Articulate how you will meet the ESG objectives you have identified in a plan. Think about who will ‘own’ and take ultimate responsibility for ESG at your charity. Who will lead on ESG projects and who will need to be involved?
Aside from staff, you will also need to identify any tools and services you might need in order to deliver the plan. Tot up the time and financial investment needed and include that in your roadmap.
Timetable the activity by breaking it down into steps; identifying the milestones where a check on progress against objectives should take place.
Your objectives and roadmap should give your board the information they need to assess how well the strategy aligns with your charitable aims and any risk involved.
Your strategy and the activity in your roadmap will need to be measurable. Pick out a key performance indicator for each objective and state clearly what success would look like for your ESG programme overall.

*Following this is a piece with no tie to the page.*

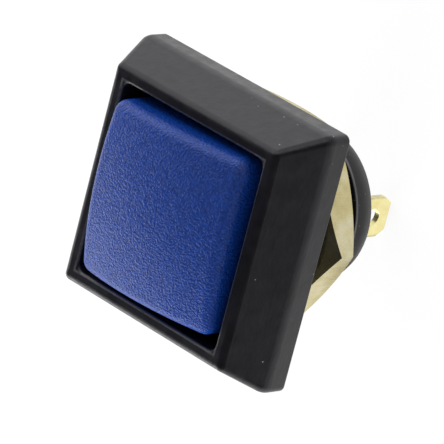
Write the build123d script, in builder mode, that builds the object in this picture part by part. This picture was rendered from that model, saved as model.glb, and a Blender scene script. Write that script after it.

A critical measure of how well you’re doing at ESG is how well your people and their communities are doing - the people you serve, supporters and your staff. Checking in with them regularly will give you an indication of how it’s going.
Report back on your progress with ESG - especially when you have something to shout about! Showcase your ESG record in your annual report and on your website.
Donors and funders are already beginning to use ESG in their funding criteria and Generation Z (people born between approximately 1995 and 2010) have been shown to place sustainability at the top of their decision-making process.
By Investing in ESG now, charities can increase the sustainability of their fundraising pipelines, live their values on the inside as well as on the outside and truly sustain the communities they exist to serve.